In the spring of 1911, Julia Nye wants very much to investigate the death of her friend and labor activist, society ally Geneva Whitten. But it won’t be easy. The new Chief of Detectives isn’t having any female help despite Julia’s record of unconventional aid to the St. Louis Police Department in 1910.  On top of that, the other union activists seem to have a secret plot afoot and Julia’s new husband no longer wants to hear about her investigative trials.  Combining her detective career and marriage may not work out as Julia had planned. The infamous Triangle factory fire of March 1911 becomes a sobering reminder of the stakes involved in the affair.

 

 

 

 

The book titles all reflect music of the period.  The first is a shortened version of the popular 3/4 time ballad, “In the Good Old Summertime.”  The second title is a combination of Scott Joplin and Scott Hayden’s “Sunflower Slow Drag” and Tom Turpin’s “St. Louis Rag.”  Turpin, a ragtime virtuoso in St. Louis in the day, becomes a major character in St. Louie Slow Drag.  Scott Joplin makes a cameo appearance in the early chapters. “Heaven Will Protect the Working Girl” is a popular vaudeville number of the day.  “Bread and Roses” is a labor song particularly identified with the Women’s Trade Union League, an entity involved in the plot of the fourth novel. The song contains the famous phrase, “give us bread but give us roses.”

BREAD AND ROSES

In the spring of 1911, Julia Nye wants very much to investigate the death of her friend and labor activist, society ally Geneva Whitten. But it won’t be easy. The new Chief of Detectives isn’t having any female help despite Julia’s record of unconventional aid to the St. Louis Police Department in 1910.  On top of that, the other union activists seem to have a secret plot afoot and Julia’s new husband no longer wants to hear about her investigative trials.  Combining her detective career and marriage may not work out as Julia had planned. The infamous Triangle factory fire of March 1911 becomes a sobering reminder of the stakes involved in the affair.
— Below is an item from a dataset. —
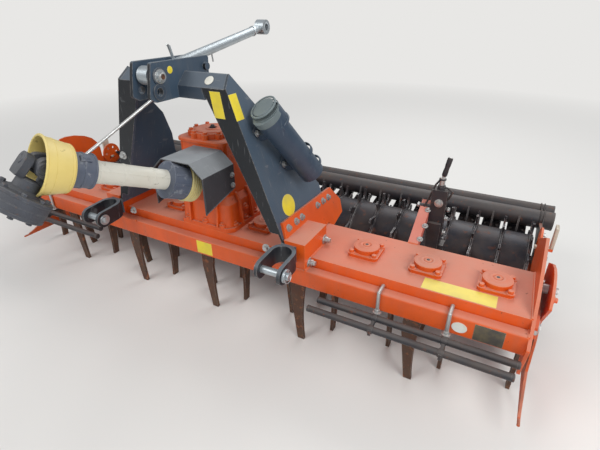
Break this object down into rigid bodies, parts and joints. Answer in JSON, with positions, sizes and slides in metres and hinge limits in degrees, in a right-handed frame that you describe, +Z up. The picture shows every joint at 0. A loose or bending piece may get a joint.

Questions for Bread and Roses discussions

 

  1. This story bristles with issues still debated a hundred years later. What do you see that you recognize?
     

  2. A recurring question about whether a character is a good guy or a bad guy: in this case, the guy is a gal, Katie Skalsky. What do you think of her motives and her actions? What makes you like her? What makes you dislike her?
     

  3. Julia and William each face dilemmas regarding detecting in this book. Julia is embarrassed that she cares so much about domesticity at the same time that she loves her detecting work. Can it be legitimate that a woman is chagrined about liking the home life? Will, meanwhile, chooses not to detect with her, seeing that as threatening a reporter’s impartiality. Do you agree with William’s stance?
     

  4. Emmett Smyth has an interesting take on detecting. “Solve the mystery,” he says; “honor the memory of the person who’s dead.” Julia, in the Epilogue, spins it: “Solving the mystery honors us all.” Does it work that way? Do you think this motivates real detectives?
     

  5. The tragic fire at the Triangle Waist Factory changes the direction of the story. It might be worthwhile to note major characters’ reactions. Can such a tragedy make a change for the better? Is that ever the case? What twenty-first century tragedies can you think of as examples or counterexamples?